Posted by: jack lecou | July 20, 2008 11:02 PM
Millions of years of evolution has made us into omnivores--and it works really well. We could certainly alter some of the production of meat and other animal products in order to decrease energy usage, cruelty, etc. But to force people to give up meat--or even merely to keep up this puritanical finger wagging to shame them into vegetarianism--is absurd and, well, just plain wrong for basic biological reasons.
Posted by: Anonymous | July 21, 2008 1:44 PM
Anonymous: you may want to read the last sentence of Ezra's post.
Posted by: Tyro | July 21, 2008 2:20 PM
Anonymous-
You should perhaps consider posting your comment on a PETA blog, or somewhere that it might actually be, you know, relevant. This post contains absolutely ZERO "puritanical finger wagging".
Gore and Ezra are pointing out, quite correctly, that if and when carbon is fully priced, a number of relatively carbon-intensive products may increase in price substantially. One of those products is meat.
Ezra, Mark Bittman and others have provoked no end of bizarre, uncomprehending outrage by further noting that most Americans will probably find it relatively easy to eat delicious food while using substantially less meat. As an added bonus, this sort of meat-in-moderation diet is much healthier than what "average" Americans eat now.
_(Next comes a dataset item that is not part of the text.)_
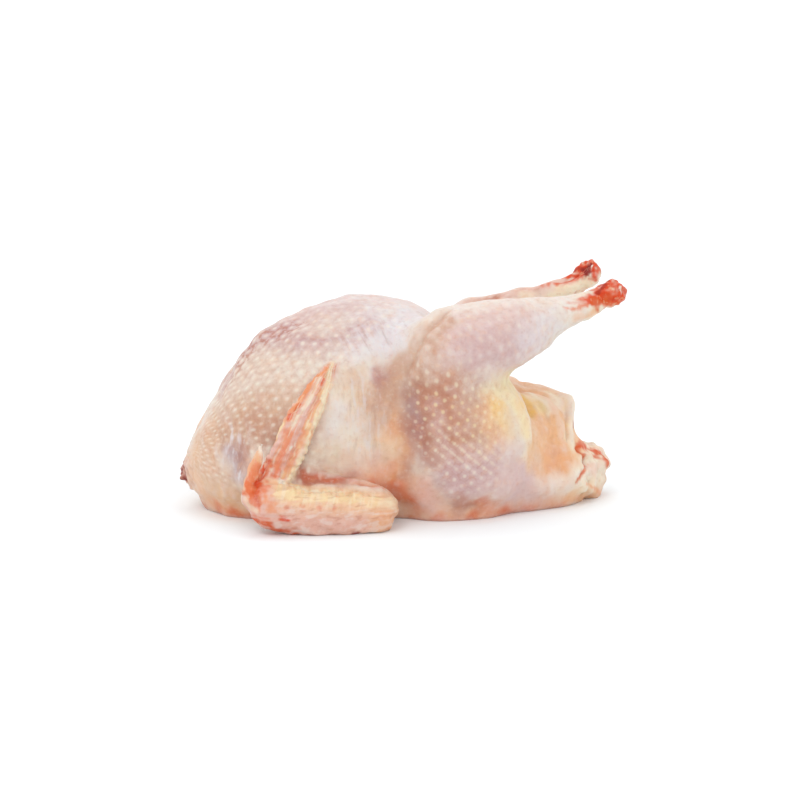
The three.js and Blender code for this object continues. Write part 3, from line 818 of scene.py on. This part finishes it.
def creases_of(place, parts):
    """Places across and along the fine wrinkles, and how strongly they show."""
    x, _, z = place.T
    shown = np.maximum.reduce([
        0.5 * bell(path_distance(place, [(-15, 26.5, 34), (-13, 27, 22)]), 5.5),
        bell(path_distance(place, [(-44.5, 16, 20), (-42.5, 22, 13)]), 4),
        0.6 * bell(path_distance(place, [(-15, 20, 44.5), (-4, 19, 47)]), 4.5),
    ])
    return np.stack([x + 0.5 * np.maximum(z - 36, 0), z, shown * parts["trunk"]], 1)


# ------------ the skin


def write_attribute(mesh, name, values):
    """A value at each corner of the mesh: a vector, or a colour where it has four numbers."""
    kind, field = ("FLOAT_VECTOR", "vector") if values.shape[1] == 3 else ("FLOAT_COLOR", "color")
    made = mesh.attributes.new(name, kind, "POINT")
    made.data.foreach_set(field, values.astype(np.float32).ravel())


def settled(points, normals, height, wing):
    """Where points lie once the relief stands out and the flesh sinks and spreads on the table."""
    spread = SAG * bell(points[:, 2], 1.6) * (0.45 - 0.3 * wing)
    moved = points + normals * (height[:, None] + spread[:, None] * [1, 1, 0])
    sinking = (1 - smoothstep(1.0, 4.0, points[:, 2])) * smoothstep(-0.1, 0.45, -normals[:, 2])
    moved[:, 2] -= SAG * sinking * (1 - 0.35 * wing)
    for shift, width, middle in SHIFTS:
        moved += bell(path_distance(points, [middle]), width)[:, None] * shift
    moved[:, 2] = np.maximum(moved[:, 2], 0)
    return moved


def hollowness(points, normals, neighbours, rounds=6):
    """How far each point lies below the mean of the points around it."""
    around = points
    for _ in range(rounds):
        around = neighbours.average(around)
    return ((around - points) * normals).sum(1)


def dress(shell):
    """Evens out the shell, moves its corners for the relief, and gives it its paint and material."""
    mesh = shell.data
    neighbours = Neighbours(mesh)
    points = corners_of(mesh)
    parts, _ = parts_of(pattern_place(points))
    small_forms = np.maximum(parts["wing"], smoothstep(46, 49, points[:, 0]))[:, None]
    broad = neighbours.smooth(points, 24)
    fine = neighbours.smooth(points, 4)
    points = broad * (1 - small_forms) + fine * small_forms
    move_corners(mesh, points)

    place = pattern_place(points)
    parts, limbs = parts_of(place)
    tracts = tracts_of(place, parts)
    height = relief(points, place, parts, limbs, tracts)
    moved = settled(points, normals_of(mesh), height, parts["wing"])
    move_corners(mesh, moved)

    hollow = hollowness(moved, normals_of(mesh), neighbours)
    colour = paint(points, place, parts, limbs, hollow)
    write_attribute(mesh, "paint", np.hstack([colour, np.ones((len(colour), 1))]))
    write_attribute(mesh, "layers", layers_of(place, parts))
    write_attribute(mesh, "creases", creases_of(place, parts))
    for name, field in tracts.items():
        write_attribute(mesh, f"tract_{name}", field)
    for name in LIMB_RADII:
        limb = np.stack([limbs[name].along, limbs[name].across, parts[name]], 1)
        write_attribute(mesh, f"limb_{name}", limb)
    mesh.shade_smooth()
    mesh.materials.clear()
    mesh.materials.append(skin_material())


class Nodes:
    """The nodes of one material, made by short calls."""

    def __init__(self, tree):
        self.tree = tree
        self.place = tree.nodes.new("ShaderNodeTexCoord").outputs["Object"]

    def attribute(self, name, count=3):
        """The three or four numbers kept at each of the mesh's corners under a name."""
        node = self.tree.nodes.new("ShaderNodeAttribute")
        node.attribute_name = name
        parted = self.tree.nodes.new("ShaderNodeSeparateXYZ")
        self.tree.links.new(node.outputs["Vector"], parted.inputs[0])
        return [Wire(socket) for socket in (*parted.outputs, node.outputs["Alpha"])][:count]

    def colour(self, name):
        """A colour kept at each of the mesh's corners under a name."""
        node = self.tree.nodes.new("ShaderNodeAttribute")
        node.attribute_name = name
        return Wire(node.outputs["Color"])

    def grain(self, size, detail, place=None):
        """Noise from 0 to 1 with grains of a size in millimetres, in place or in given coordinates."""
        node = self.tree.nodes.new("ShaderNodeTexNoise")
        self.tree.links.new(place or self.place, node.inputs["Vector"])
        node.inputs["Scale"].default_value = 1 / size if place else 1 / (size * MM)
        node.inputs["Detail"].default_value = detail
        return Wire(node.outputs["Fac"])

    def vector(self, x, y, z):
        node = self.tree.nodes.new("ShaderNodeCombineXYZ")
        for value, plug in zip((x, y, z), node.inputs):
            connect(value, plug)
        return node.outputs[0]

    def step(self, low, high, value):
        """From 0 at low to 1 at high, softly."""
        node = self.tree.nodes.new("ShaderNodeMapRange")
        node.interpolation_type = "SMOOTHSTEP"
        for plug, number in (("Value", value), ("From Min", low), ("From Max", high)):
            connect(number, node.inputs[plug])
        return Wire(node.outputs["Result"])

    def mix(self, weight, first, second):
        """First where the weight is 0, second where it is 1; a colour may be a palette name."""
        node = self.tree.nodes.new("ShaderNodeMix")
        node.data_type = "RGBA"
        connect(weight, node.inputs["Factor"])
        for value, plug in ((first, node.inputs[6]), (second, node.inputs[7])):
            connect((*linear(PALETTE[value]), 1) if isinstance(value, str) else value, plug)
        return Wire(node.outputs[2])


def greatest(wires):
    return reduce(lambda first, second: first.math("MAXIMUM", second), wires)


def follicles(nodes, streaks):
    """How strongly the pale follicles show, and how strongly the skin between them does."""
    spots, between = [], []
    for name, tract in TRACTS.items():
        u, v, shown = nodes.attribute(f"tract_{name}")
        du, dv, own = nearest_follicle(u, v, tract["pitch"], tract["spacing"])
        off = (du * du + dv * dv).math("SQRT")
        spot = nodes.step(tract["spot"], 0.25 * tract["spot"], off) * shown * (own * 0.5 + 0.5)
        if name == "thigh":
            line = nodes.step(0.5, 0.05, dv.math("ABSOLUTE")) * nodes.step(0.2, 0.9, du + 1.4)
            spot = spot.math("MAXIMUM", line * shown * streaks * 0.7)
        spots.append(spot)
        between.append(nodes.step(0.8, 1.35, off) * shown)
    return greatest(spots), greatest(between)


def skin_material():
    material = bpy.data.materials.new("raw_skin")
    material.use_nodes = True
    tree = material.node_tree
    nodes = Nodes(tree)

    net, warm, streaks, ends = nodes.attribute("layers", 4)
    quiet = 1 - ends * 0.85
    spots, between = follicles(nodes, streaks)
    grains = ((5, 2), (2.2, 2), (1.0, 4), (0.3, 3))
    broad, middle, small, pores = (nodes.grain(size, detail) for size, detail in grains)
    across, along, wrinkled = nodes.attribute("creases")
    crease = nodes.grain(1.0, 3, nodes.vector(across * 0.8, along * 0.22, 0.0))
    along, across, hand = nodes.attribute("limb_hand")
    streak = nodes.grain(1.0, 4, nodes.vector(along * 0.2, across * 4.2, 0.0))
    along, across, arm = nodes.attribute("limb_forearm")
    arm = arm * nodes.step(27.0, 23.0, along)
    ribs = nodes.grain(1.0, 2, nodes.vector(along * 0.8 + across * 1.2, across * 0.6, 0.0))
    fibres = nodes.grain(1.0, 4, nodes.vector(along * 0.3 + across * 1.6, across * 3.6, 0.0))

    colour = nodes.colour("paint")
    for weight, tint in (
        (nodes.step(0.5, 0.75, broad) * quiet * 0.18, "lilac"),
        (nodes.step(0.5, 0.72, middle) * quiet * 0.18, "apricot"),
        (nodes.step(0.54, 0.7, small) * 0.12, "rust"),
        (nodes.step(0.48, 0.3, small) * quiet * 0.14, "pale"),
        (between * net * nodes.step(0.35, 0.6, small) * 0.65, "rust"),
        (wrinkled * nodes.step(0.5, 0.34, crease) * 0.85, "frost"),
        (wrinkled * nodes.step(0.54, 0.68, crease) * 0.5, "umber"),
        (hand * nodes.step(0.52, 0.64, streak) * 0.45, "orange"),
        (hand * nodes.step(0.46, 0.34, streak) * 0.5, "cream"),
        (arm * nodes.step(0.52, 0.34, ribs) * nodes.step(0.0, 0.6, across) * 0.45, "cream"),
        (arm * nodes.step(0.5, 0.38, fibres) * nodes.step(0.5, 0.0, across) * 0.45, "pale"),
        (arm * nodes.step(0.54, 0.68, fibres) * 0.3, "rust"),
        (ends * nodes.step(0.56, 0.68, small) * 0.3, "peach"),
        (spots * 0.55, nodes.mix(warm, "bone", "butter")),
    ):
        colour = nodes.mix(weight, colour, tint)

    height = spots * 0.06 + small * 0.12 + pores * 0.04 + wrinkled * crease * 0.3
    height = height + hand * streak * 0.25 + arm * fibres * 0.15 + arm * ribs * 0.12
    bump = tree.nodes.new("ShaderNodeBump")
    bump.inputs["Distance"].default_value = MM
    bump.inputs["Strength"].default_value = 1.0
    connect(height, bump.inputs["Height"])

    shader = tree.nodes["Principled BSDF"]
    connect(colour, shader.inputs["Base Color"])
    connect(middle * 0.3 + 0.28, shader.inputs["Roughness"])
    tree.links.new(bump.outputs["Normal"], shader.inputs["Normal"])
    shader.inputs["Subsurface Weight"].default_value = 0.2
    shader.inputs["Subsurface Radius"].default_value = (1.0, 0.42, 0.28)
    shader.inputs["Subsurface Scale"].default_value = 1.4 * MM
    shader.inputs["Specular IOR Level"].default_value = 0.22
    shader.inputs["Coat Weight"].default_value = 0.07
    shader.inputs["Coat Roughness"].default_value = 0.22
    return material


# ------------ the studio

VIEW = {"azimuth": -10.0, "elevation": 9.5, "distance": 600.0, "pixels_per_mm": 3.9}
AIM = Vector((0.5, 0.0, 26.3))  # what the middle of the picture looks at
PICTURE = 800  # pixels wide and high
FLOOR = {"half": 60.0, "colour": (0.885, 0.925, 0.95, 1)}  # in metres, far past the picture's edge
SKY = 1.16  # how strongly the white surroundings shine
# Lamps: in metres from the bird, in watts.
LAMPS = (
    {"name": "key", "place": (-0.45, -0.75, 0.95), "energy": 1.9, "size": 0.3},
    {"name": "top", "place": (-0.1, 0.35, 1.2), "energy": 0.8, "size": 0.5},
)


def camera():
    azimuth, elevation = math.radians(VIEW["azimuth"]), math.radians(VIEW["elevation"])
    back = Vector((math.sin(azimuth) * math.cos(elevation),
                   -math.cos(azimuth) * math.cos(elevation), math.sin(elevation)))
    data = bpy.data.cameras.new("camera")
    data.sensor_width = 36
    data.lens = data.sensor_width * VIEW["distance"] * VIEW["pixels_per_mm"] / PICTURE
    data.clip_start, data.clip_end = 0.01, 200
    eye = added("camera", data)
    eye.location = (AIM + back * VIEW["distance"]) * MM
    eye.rotation_euler = back.to_track_quat("Z", "Y").to_euler()
    bpy.context.scene.camera = eye


def floor():
    mesh = bpy.data.meshes.new("floor")
    half = FLOOR["half"]
    corners = [(side * half, end * half, 0.0) for side, end in ((-1, -1), (1, -1), (1, 1), (-1, 1))]
    mesh.from_pydata(corners, [], [(0, 1, 2, 3)])
    material = bpy.data.materials.new("floor")
    material.use_nodes = True
    shader = material.node_tree.nodes["Principled BSDF"]
    shader.inputs["Base Color"].default_value = FLOOR["colour"]
    shader.inputs["Roughness"].default_value = 0.9
    shader.inputs["Specular IOR Level"].default_value = 0.1
    mesh.materials.append(material)
    piece = added("floor", mesh)


def lights():
    scene = bpy.context.scene
    scene.view_settings.view_transform = "Standard"
    world = bpy.data.worlds.new("studio")
    world.use_nodes = True
    background = world.node_tree.nodes["Background"]
    background.inputs["Color"].default_value = (1, 1, 1, 1)
    background.inputs["Strength"].default_value = SKY
    scene.world = world
    for lamp in LAMPS:
        data = bpy.data.lights.new(lamp["name"], "AREA")
        data.energy, data.size = lamp["energy"], lamp["size"]
        made = added(lamp["name"], data)
        made.location = lamp["place"]
        made.rotation_euler = Vector(lamp["place"]).to_track_quat("Z", "Y").to_euler()


skin = shell_of(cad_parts["quail"])
dress(skin)
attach(skin, "root")
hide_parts("quail")
floor()
lights()
camera()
P.S.: Magical invocations of "millions of years of evolution" notwithstanding, meat--particularly beef--is not by any stretch an essential nutrient for the human body. In some cases it is a convenient source of protein and energy, but that's all. With the possible exception of a small number of people with severe allergies or other problems, anyone can live as well--or better--on a varied vegetarian diet. (FYI, that's not "puritanical finger waving" either, just my grow irritation with bogus amateur Evolutionary Nutritionistics.)
Posted by: jack lecou | July 21, 2008 3:12 PM
Actually, the environmental impact of meat consumption does lend itself to fixes, albeit not technological ones. And I don't think pricing meat higher will change anything: people will pay more, not eat less.
It's not just "eat less meat and more veggies". It's also how it's done. For example, two existing farmed plants can easily help us reduce the impact of meat production by 50% or more.
The first is Asafoetida, or "the root that stinks" in Sanscrit. Our lust for meat is in much part actually a lust for decomposing things - as every butcher knows (which is why meat is never sold fresh). Hindus figured this out long ago and use tiny amounts of Asafoetida, which smells like a decomposing animal, to give their tastebuds the same punch as a week-old dead cow. (Personally I think that Indian cooking is the only vegan cooking that satisfies.) If we did as the Indians do, we could reduce our craving for dead animals.
The second is Colocasia, better known as Giant Taro, which when mixed with soya or corn dramatically increases the efficiency of protein extraction by animals (and humans) since it contains precisely that amino-acid which soya and corn lack. Only around 40% of the protein in soya or corn becomes animal protein. That percentage increases dramatically - to perhaps 55 or 60% - when the right amount of Colocasia is added. In other words, with a Colocasia-corn or soya mix, the same meat production can be achieved with much less feed.
Promotion of just these two plants - Giant Taro and Asafoetida - could help us decrease the environmental impact of meat consumption so much, that it might not even be an issue anymore. It would be nice if such promotion benefitted peasant farmers (by creating a market) rather than Cargill and Monsanto, but I suppose that's too much to ask.
Posted by: Hans B | July 21, 2008 7:08 PM
I like your idea of removing subsidies for food that the meat industry feeds the animals whom they later kill. Another subsidy the meat industry should no longer receive is that the industry should be made to pay the full cost of the pollution it causes.
Globally, we humans eat about 60 billion other animals every year. And, none of them use toilets to do their business. That's an awful lot of nasty going into the air, water, and soil. The meat industry should pay to stop that pollution and to clean it up.